Cyber sucker, total zero and human guinea pigs
Dear Rachel,
I don’t mean this to be political, but is the cyber truck (refuse to capitalize it) anything other than a social experiment in how much humans will sink into a relatively worthless thing for status? Yes it gets you where you’re going. (Unless it snows.) But it is not beautiful. It is not functional as a truck. I’ve seen one around and boy, the only status it conveys to me is “what a sucker.” Am I missing something?
– Drive-By Cyber Trucker
Dear Consumer Report,
I want to rag on the cyber truck (with or without capital letters). I really, really do. But I have to rag on trucks in general. Most new trucks I see nowadays have cabs bigger than the truck’s beds. Their sole purpose is to sit higher and take up more space, without actually being useful on friends’ moving days. I pine for the days of the indestructible Tacomas that I could never afford. No compensation for any lacking anatomy, no status except “damn I envy your truck still functioning after 20-some years.” When there wasn’t anything more American than a solid Japanese pickup.

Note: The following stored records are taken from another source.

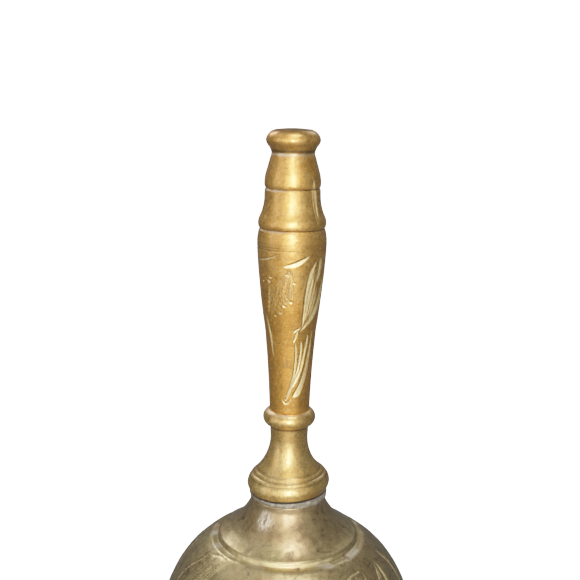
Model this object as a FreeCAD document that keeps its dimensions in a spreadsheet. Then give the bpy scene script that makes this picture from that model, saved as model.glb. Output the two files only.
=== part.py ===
"""Brass puja bell: a cast bell cup under a turned two-piece handle, with a clapper on a ring link.

The frame is millimetres, +Z up, with the origin at the centre of the mouth's resting plane.
The handle's grip and foot, the bell cup and a nut and washer are clamped together by one eye bolt,
whose eye carries a ring link, which carries the clapper. Every round piece is turned about the Z axis.
"""

import FreeCAD
import Part
import math
import os

import Sketcher

doc = FreeCAD.newDocument("puja_bell")
SHEET = "Sizes"
sheet = doc.addObject("Spreadsheet::Sheet", SHEET)

# Driving dimensions in millimetres. Names that end in _rise are heights above the handle's seat.
DIMENSIONS = {
    # bell cup
    "seat_height": 72.0,
    "filler_gap": 0.4,
    "skirt_clearance": 0.02,
    "skirt_thickness": 0.28,
    "skirt_tip": 1.2,
    "skirt_end": 1.6,
    "neck_radius": 10.0,
    "neck_root_height": 69.8,
    "boss_hollow_arc": 18.0,
    "boss_radius": 18.55,
    "boss_height": 60.8,
    "step_radius": 18.75,
    "step_height": 59.6,
    "dome_start_radius": 20.4,
    "dome_start_height": 59.35,
    "dome_arc": 29.0,
    "shoulder_radius": 34.2,
    "shoulder_height": 34.0,
    "waist_arc": 52.9,
    "mouth_radius": 45.0,
    "lip_height": 2.4,
    "lip_arc": 1.8,
    "rest_outer_radius": 44.1,
    "rest_inner_radius": 42.7,
    "lip_inner_radius": 42.0,
    "lip_chamfer": 0.6,
    "inner_waist_arc": 64.4,
    "inner_shoulder_radius": 32.0,
    "inner_dome_arc": 27.4,
    "inner_dome_radius": 17.2,
    "inner_dome_height": 58.51,
    "inner_neck_radius": 7.0,
    "inner_neck_height": 65.8,
    "ceiling_height": 68.0,
    "ceiling_corner": 1.0,
    # eye bolt, nut and washer
    "bolt_radius": 2.0,
    "thread_clearance": 0.05,
    "bolt_hole_radius": 2.3,
    "bolt_top_rise": 38.0,
    "bolt_tip": 0.8,
    "washer_radius": 5.5,
    "washer_thickness": 1.2,
    "nut_circumradius": 4.04,
    "nut_thickness": 3.6,
    "nut_chamfer": 0.45,
    "bolt_end_below_nut": 1.4,
    "eye_ring_radius": 3.4,
    "eye_wire_radius": 1.5,
    # ring link and clapper
    "link_wire_radius": 1.0,
    "link_ring_radius": 4.35,
    "link_slit": 0.3,
    "link_clearance": 0.15,
    "clapper_wire_radius": 1.4,
    "clapper_eye_radius": 3.3,
    "ball_radius": 9.0,
    "ball_centre_height": 12.5,
    "ball_collar_radius": 3.2,
    "ball_collar_height": 2.2,
    "ball_flat_radius": 2.8,
    "rivet_radius": 2.3,
    "rivet_height": 0.9,
    "bore_top_rise": 40.0,
}

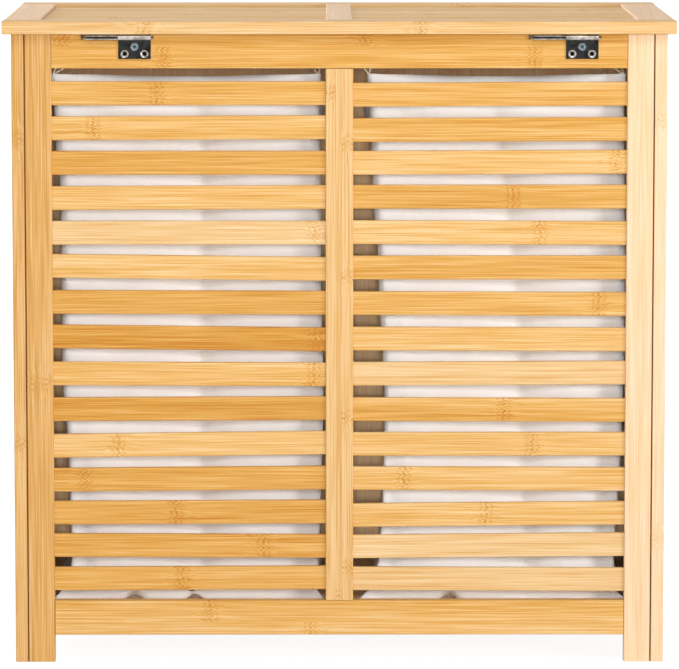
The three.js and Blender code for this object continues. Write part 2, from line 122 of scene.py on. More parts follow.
def bamboo(name, box, grain, across, seed, edges=(), tones=(0.5,), knuckles=(), colours=honey,
           crossed=(), cross_colours=None, raw=(), shaded_seams=()):
    """A bamboo material. Edges part the strips, in mm across the grain, and tones has one share
    for each. Knuckles are pairs of a strip's number and a place in mm along the grain. Crossed has
    pairs of places in mm along the grain, between which lies a board whose grain runs across, and
    cross_colours are that board's own. Raw names the sides that are left unlacquered, such as -x.
    Shaded seams are places in mm along x where the board meets its neighbour, and a thin dark line is painted
    there, as painted shade in the joint."""
    material, tree, shader = new_material(name)
    low, high = box
    place = add(tree, "TexCoord")
    parts = add(tree, "SeparateXYZ", inputs={0: place.outputs["Object"]})
    third = ({"x", "y", "z"} - {grain, across}).pop()
    along, over, deep = (parts.outputs[axis.upper()] for axis in (grain, across, third))
    first = low["xyz".index(across)]
    width = high["xyz".index(across)] - first

    # Where a cross board lies, the grain is turned
    turned = 0
    for start, end in crossed:
        inside = add(tree, "Math", {"operation": "COMPARE"}, {
            0: parts.outputs[grain.upper()], 1: (start + end) / 2000, 2: (end - start) / 2000})
        turned = add(tree, "Math", {"operation": "MAXIMUM"}, {0: inside, 1: turned})
    if crossed:
        along, over = (add(tree, "Mix", {"data_type": "FLOAT"}, {0: turned, 2: straight, 3: cross})
                       for straight, cross in ((along, over), (over, along)))

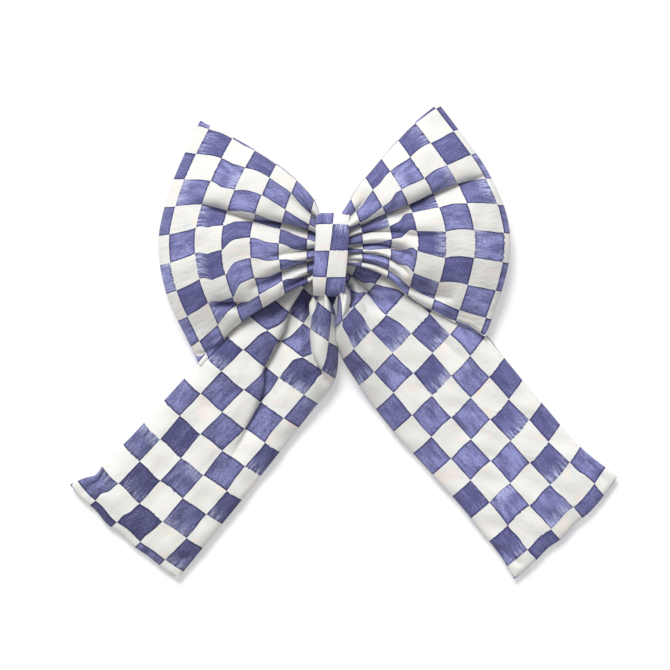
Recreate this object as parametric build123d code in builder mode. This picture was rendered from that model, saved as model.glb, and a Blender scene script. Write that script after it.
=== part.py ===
from build123d import *

import math
import os

# Stuffed fabric gift bow, laid on its back: two loops, a knot band round the gathered waist, and two tails.
#
# Frame, in millimetres: +Z is up and out of the bow's face, +Y runs from the tails to the loops' top
# corners, and +X runs to the right-hand loop as the bow is seen from its face. The origin is the centre of
# the knot band's flat back, on the plane that the bow rests on.
#
# The fabric is sewn as two stuffed tubes. The loop tube is cinched at its middle by a tie. The tail tube
# passes behind that waist, inside the knot band, and comes out on both sides of it. Each tube is divided
# here where it flexes, into a waist that stays with the knot and the loops or tails that move on it.

os.makedirs("parts", exist_ok=True)

# Driving dimensions
CHECK = 25.0  # side of one printed check
SKIN = 0.8  # one layer of fabric
GAP = 0.3  # clearance between pieces that move on each other
FILL_GAP = 0.3  # between a panel and the filling in it
THREAD = 0.7  # diameter of the sewing thread's hand stitches

BAND_WIDTH = 24.0  # knot band, along X
BAND_LENGTH = 71.0  # along Y
BAND_DEPTH = 43.0  # along Z, from the flat back to the face
BAND_CORNER = 14.0
BAND_WALL = 3.0  # fabric, wadding and lining together
BAND_SEAM_Y = -14.0  # where the band's ends are sewn together on its back
BAND_SEAM_DEPTH = THREAD + 0.05
BAND_SEAM_WIDTH = 4.4
BAND_STITCHES = 7
BAND_STITCH_PITCH = 3.0
BAND_STITCH_LENGTH = 3.6

WAIST_HALF_X = 15.2  # how far the gathered waist reaches to each side
WAIST_Z = 26.0  # height of the loops' seam plane
WAIST_NECK = (26.0, 10.6)  # half length and half depth of the waist under its tie
WAIST_FABRIC = 2.0  # gathered fabric round the waist's filling
PLEAT_RADIUS = 4.0
PLEATS = 6  # on each face of the waist
PLEAT_PITCH = 8.6
TIE_WIDTH = 3.6
TIE_THICKNESS = 1.6
TIE_GAP = 0.2  # between the tie and the pleats on each side of it

LOOP_REACH = 6 * CHECK  # from the knot's middle to a loop's outer seam
LOOP_SPAN = 8.5 * CHECK  # loop tube's flat height
LOOP_HEADING = {"left": 176.5, "right": 13.0}  # degrees from +X

TAIL_WIDTH = 4.7 * CHECK  # tail tube's flat width
TAIL_Z = 5.4  # height of the tails' seam plane
TAIL_HEADING = {"left": -127.3, "right": -47.6}
TAIL_ROOT = {"left": (-12.0, -20.0), "right": (12.0, -20.0)}
TAIL_REACH = {"left": 266.0, "right": 281.0}  # from the root to the end seam
TAIL_HINGE = 20.0  # from the root to where the tail folds
HEADER = (3.3, 9.9)  # lowest and highest face of the tail tube behind the waist
HEADER_TOP_Y = -2.0
HEADER_BOTTOM_Y = -24.0
HEADER_HALF = 15.0  # half width of the gathered tail tube at the fold

END_STITCHES = 11  # hand stitches that close each tail's end seam
END_STITCH_PITCH = 4.5
END_STITCH_LENGTH = 3.0
STITCH_CLEARANCE = 0.02  # between a stitch and the fabric that it lies on

SIDES = ("left", "right")


def plane_along(heading, distance, height, start=(0.0, 0.0), facing=None):
    """Plane at a distance along a flat heading in degrees, square to facing; its X runs to the left."""
    angle = math.radians(heading)
    along = Vector(math.cos(angle), math.sin(angle), 0)
    middle = Vector(start[0], start[1], height) + along * distance
    turned = math.radians(heading if facing is None else facing)
    normal = Vector(math.cos(turned), math.sin(turned), 0)
    return Plane(origin=middle, x_dir=(-normal.Y, normal.X, 0), z_dir=normal)


def half_ring(plane, half_width, half_depth, front):
    """Section of a panel: the fabric on the seam plane's front or back side of an elliptical tube."""
    with BuildSketch(plane, mode=Mode.PRIVATE) as section:
        Ellipse(half_width, half_depth)
        Ellipse(half_width - SKIN, half_depth - SKIN, mode=Mode.SUBTRACT)
        with Locations((0, -half_depth if front else half_depth)):
            Rectangle(3 * half_width, 2 * half_depth, mode=Mode.SUBTRACT)
    return section.sketch.faces()[0]


def export(piece, name):
    """Labels a finished piece and writes it as its own node."""
    piece.part.label = name
    export_step(piece.part, f"parts/{name}.step")


def export_stuffed_piece(name, sections):
    """Panels and filling of one stuffed tube, from sections of (plane, half width, half depth)."""
    for front, panel_name in ((True, "front_panel"), (False, "back_panel")):
        with BuildPart() as panel:
            loft([half_ring(*section, front) for section in sections], ruled=True)
        export(panel, f"{name}_{panel_name}")

    with BuildPart() as filling:
        for plane, half_width, half_depth in sections:
            with BuildSketch(plane):
                Ellipse(half_width - SKIN - FILL_GAP, half_depth - SKIN - FILL_GAP)
        loft(ruled=True)
    export(filling, f"{name}_filling")


def loop_sections(side):
    """A loop turns from the waist to its heading, swells to its stuffed depth and closes at its seam."""
    heading = LOOP_HEADING[side]
    straight = 0.0 if side == "right" else 180.0
    half = LOOP_SPAN / 2
    mouth = (WAIST_NECK[0] + PLEAT_RADIUS, WAIST_NECK[1] + PLEAT_RADIUS - 0.8)
    shape = (  # share of the reach, share of the turn, share of the half span, half depth
        (0.18, 0.2, 0.32, 15.6),
        (0.30, 0.5, 0.43, 19.6),
        (0.42, 0.8, 0.56, 23.0),
        (0.56, 1.0, 0.71, 24.8),
        (0.70, 1.0, 0.85, 23.0),
        (0.82, 1.0, 0.84, 17.5),
        (0.92, 1.0, 0.62, 10.6),
        (1.00, 1.0, 0.26, 3.0),
    )
    sections = [(plane_along(straight, WAIST_HALF_X + GAP, WAIST_Z), *mouth)]
    for reach, turn, span, half_depth in shape:
        facing = straight + turn * (heading - straight)
        plane = plane_along(heading, reach * LOOP_REACH, WAIST_Z, facing=facing)
        sections.append((plane, span * half, half_depth))
    return sections


def tail_sections(side):
    """A tail widens from its gathers to the tube's flat width, and thins towards its end seam."""
    heading, start, reach = TAIL_HEADING[side], TAIL_ROOT[side], TAIL_REACH[side]
    half = TAIL_WIDTH / 2
    shape = (  # distance from the root, half width, half depth
        (TAIL_HINGE + GAP, HEADER_HALF, 4.0),
        (45.0, 0.47 * half, 4.2),
        (67.0, 0.66 * half, 4.4),
        (100.0, 0.86 * half, 4.8),
        (150.0, 0.97 * half, 5.2),
        (reach - 60.0, half, 5.2),
        (reach - 15.0, half, 4.2),
        (reach, half, 1.8),
    )
    return [(plane_along(heading, s, TAIL_Z, start), half_width, depth) for s, half_width, depth in shape]


def band_ring(outer_inset, inner_inset):
    """Closed ring round the waist, between two insets from the knot band's outside."""
    with BuildPart() as ring:
        with BuildSketch(Plane.YZ.offset(-BAND_WIDTH / 2)):
            with Locations((0, BAND_DEPTH / 2)):
                RectangleRounded(
                    BAND_LENGTH - 2 * outer_inset, BAND_DEPTH - 2 * outer_inset, BAND_CORNER - outer_inset
                )
                RectangleRounded(
                    BAND_LENGTH - 2 * inner_inset,
                    BAND_DEPTH - 2 * inner_inset,
                    BAND_CORNER - inner_inset,
                    mode=Mode.SUBTRACT,
                )
        extrude(amount=BAND_WIDTH)
    return ring


# Knot band: a padded strip, turned and closed into a ring by a hand-sewn seam on its back

with BuildPart() as knot_band:
    add(band_ring(0, 1.0).part)
    with BuildSketch(Plane.XY):
        with Locations((0, BAND_SEAM_Y)):
            Rectangle(BAND_WIDTH, BAND_SEAM_WIDTH)
    extrude(amount=BAND_SEAM_DEPTH, mode=Mode.SUBTRACT)
export(knot_band, "knot_band")

knot_band_wadding = band_ring(1.0, BAND_WALL - SKIN)
export(knot_band_wadding, "knot_band_wadding")

knot_band_lining = band_ring(BAND_WALL - SKIN, BAND_WALL)
export(knot_band_lining, "knot_band_lining")

with BuildPart() as knot_band_stitches:
    with BuildSketch(Plane.XZ.offset(-BAND_SEAM_Y - BAND_STITCH_LENGTH / 2)):
        with Locations((0, BAND_SEAM_DEPTH / 2)):
            with GridLocations(BAND_STITCH_PITCH, 0, BAND_STITCHES, 1):
                Circle(THREAD / 2)
    extrude(amount=BAND_STITCH_LENGTH)
export(knot_band_stitches, "knot_band_stitches")


# Waist: the loop tube's middle, gathered into pleats and cinched by its tie


def waist_faces(top, neck):
    """Section of one gathered panel: a half ring round the filling, pleated except under the tie."""
    with BuildSketch(Plane.YZ, mode=Mode.PRIVATE) as section:
        with Locations((0, WAIST_Z)):
            Ellipse(*WAIST_NECK)
        if not neck:
            for index in range(PLEATS):
                y = (index - (PLEATS - 1) / 2) * PLEAT_PITCH
                rise = (WAIST_NECK[1] - 1.0) * math.sqrt(1 - (y / WAIST_NECK[0]) ** 2)
                with Locations((y, WAIST_Z + (rise if top else -rise))):
                    Circle(PLEAT_RADIUS)
        with Locations((0, WAIST_Z)):
            Ellipse(WAIST_NECK[0] - WAIST_FABRIC, WAIST_NECK[1] - WAIST_FABRIC, mode=Mode.SUBTRACT)
        with Locations((0, WAIST_Z + (-30 if top else 30))):
            Rectangle(120, 60, mode=Mode.SUBTRACT)
    return section.sketch


for top, name in ((True, "loop_waist_front_panel"), (False, "loop_waist_back_panel")):
    with BuildPart() as waist_panel:
        extrude(waist_faces(top, neck=True), amount=WAIST_HALF_X, both=True)
        extrude(waist_faces(top, neck=False), amount=WAIST_HALF_X, both=True)
        with BuildSketch(Plane.YZ.offset(-TIE_WIDTH / 2 - TIE_GAP)):
            with Locations((0, WAIST_Z)):
                Rectangle(120, 60)
                Ellipse(*WAIST_NECK, mode=Mode.SUBTRACT)
        extrude(amount=TIE_WIDTH + 2 * TIE_GAP, mode=Mode.SUBTRACT)
    export(waist_panel, name)

with BuildPart() as loop_waist_filling:
    with BuildSketch(Plane.YZ.offset(-WAIST_HALF_X)):
        with Locations((0, WAIST_Z)):
            Ellipse(WAIST_NECK[0] - WAIST_FABRIC, WAIST_NECK[1] - WAIST_FABRIC)
    extrude(amount=2 * WAIST_HALF_X)
export(loop_waist_filling, "loop_waist_filling")

with BuildPart() as waist_tie:
    with BuildSketch(Plane.YZ.offset(-TIE_WIDTH / 2)):
        with Locations((0, WAIST_Z)):
            Ellipse(WAIST_NECK[0] + TIE_THICKNESS, WAIST_NECK[1] + TIE_THICKNESS)
            Ellipse(*WAIST_NECK, mode=Mode.SUBTRACT)
    extrude(amount=TIE_WIDTH)
export(waist_tie, "waist_tie")


# Tail waist: the tail tube's gathered middle, behind the loop waist and out on both sides of the band


def header_outline(inset):
    """Outline of the gathered tail tube: level behind the waist, then turned down each tail."""
    corner_x = BAND_WIDTH / 2 + 0.8 - inset
    right, left = [], []
    for side, points in (("right", right), ("left", left)):
        end = plane_along(TAIL_HEADING[side], TAIL_HINGE, 0, TAIL_ROOT[side])
        outer, inner = HEADER_HALF - inset, -HEADER_HALF + inset
        if side == "left":
            outer, inner = inner, outer
        toward = 1 if side == "right" else -1
        outer_end = end.origin + end.x_dir * outer
        inner_end = end.origin + end.x_dir * inner
        points += [
            (toward * corner_x, HEADER_TOP_Y - inset),
            (outer_end.X, outer_end.Y),
            (inner_end.X, inner_end.Y),
            (toward * (corner_x + 2 * inset), HEADER_BOTTOM_Y + inset),
        ]
    return right + left[::-1]


HEADER_SEAM = (HEADER[0] + HEADER[1]) / 2
for name, inset, low, high, hollow in (
    ("tail_waist_front_panel", 0.0, HEADER_SEAM, HEADER[1], True),
    ("tail_waist_back_panel", 0.0, HEADER[0], HEADER_SEAM, True),
    ("tail_waist_filling", SKIN, HEADER[0] + SKIN, HEADER[1] - SKIN, False),
):
    with BuildPart() as tail_waist:
        with BuildSketch(Plane.XY.offset(low)):
            Polygon(*header_outline(inset), align=None)
        extrude(amount=high - low)
        if hollow:
            with BuildSketch(Plane.XY.offset(HEADER[0] + SKIN)):
                Polygon(*header_outline(SKIN), align=None)
            extrude(amount=HEADER[1] - HEADER[0] - 2 * SKIN, mode=Mode.SUBTRACT)
    export(tail_waist, name)


# Loops and tails, each a front panel and a back panel round a filling

for side in SIDES:
    export_stuffed_piece(f"{side}_loop", loop_sections(side))
    export_stuffed_piece(f"{side}_tail", tail_sections(side))

    seam_distance = TAIL_REACH[side] + THREAD / 2 + STITCH_CLEARANCE
    stitch_foot = TAIL_Z - END_STITCH_LENGTH / 2
    end_of_tail = plane_along(TAIL_HEADING[side], seam_distance, stitch_foot, TAIL_ROOT[side])
    stitch_row = Plane(origin=end_of_tail.origin, x_dir=end_of_tail.x_dir, z_dir=(0, 0, 1))
    with BuildPart() as end_stitches:
        with BuildSketch(stitch_row):
            with GridLocations(END_STITCH_PITCH, 0, END_STITCHES, 1):
                Circle(THREAD / 2)
        extrude(amount=END_STITCH_LENGTH)
    export(end_stitches, f"{side}_tail_end_stitches")
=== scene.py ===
# Stuffed fabric gift bow: loops and tails of stuffed tube, their gathered waists, and the band round them.
import math

import bpy
import numpy as np
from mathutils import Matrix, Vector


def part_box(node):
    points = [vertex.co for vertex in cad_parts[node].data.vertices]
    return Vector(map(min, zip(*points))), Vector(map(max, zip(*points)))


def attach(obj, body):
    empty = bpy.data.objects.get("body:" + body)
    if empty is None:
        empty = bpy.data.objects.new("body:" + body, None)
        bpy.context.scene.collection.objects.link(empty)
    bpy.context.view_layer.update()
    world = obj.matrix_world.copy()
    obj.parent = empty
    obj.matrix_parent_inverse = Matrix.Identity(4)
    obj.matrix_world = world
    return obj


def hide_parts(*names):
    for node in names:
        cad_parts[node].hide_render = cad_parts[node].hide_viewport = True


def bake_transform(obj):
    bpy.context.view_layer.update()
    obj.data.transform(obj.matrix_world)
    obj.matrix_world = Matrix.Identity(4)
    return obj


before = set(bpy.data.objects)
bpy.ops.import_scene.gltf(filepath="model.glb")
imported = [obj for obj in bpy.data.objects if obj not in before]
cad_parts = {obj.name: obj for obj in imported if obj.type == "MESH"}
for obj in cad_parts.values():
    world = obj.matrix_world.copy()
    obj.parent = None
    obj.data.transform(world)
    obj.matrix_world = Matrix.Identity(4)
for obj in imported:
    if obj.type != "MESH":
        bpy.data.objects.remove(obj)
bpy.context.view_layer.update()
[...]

– Keep on truckin’, Rachel
Dear Rachel,
Did you know that Gmail shows you a special icon when you get your inbox down to zero? Yeah, me neither, because what kind of psychopath gets their inbox down to zero? My supposed best friend showed me her accomplishment, and it made my throat go sour. I genuinely don’t know if I can stay friends with her. Can you give me one good reason to support friends with empty inboxes?
– Zero Hour
Dear Better Things to Do,
Everyone with an empty email inbox has one of two deep, dark, dirty secrets. The first is that they sort their emails into various folders, so the inbox is empty but the filing cabinet is stuffed. The second – the more frightening and enviable – id that they simply delete emails so they go far, far away and never have to be dealt with. This inspires me. Yet, I am the pass-agg emailer: if it ain’t in the first 1-50 of 12,784 emails, it’s just going to pressure me without actually being looked at ever again.
– 97% full, Rachel
Dear Rachel,
Human ingenuity in the kitchen will never fail to surprise me. Think of the steps needed to discover a good cup of coffee, for instance. The long, slow realization that a specific bean needs to be roasted, then ground, then steeped in hot water, then elevated with intense snobbery. Yet we as a species can’t seem to pay attention to anything outside our own heads for more than 10 seconds. How do we do it?
– Kitchen Confidential
Dear Gourmand,
Easy. We humans have a foolproof method for determining what betters us as a species and what doesn’t. We let other people try things for us. If they die, lesson learned! If they don’t, we might try it ourselves. Pretty sure this is what’s happening with cyber trucks.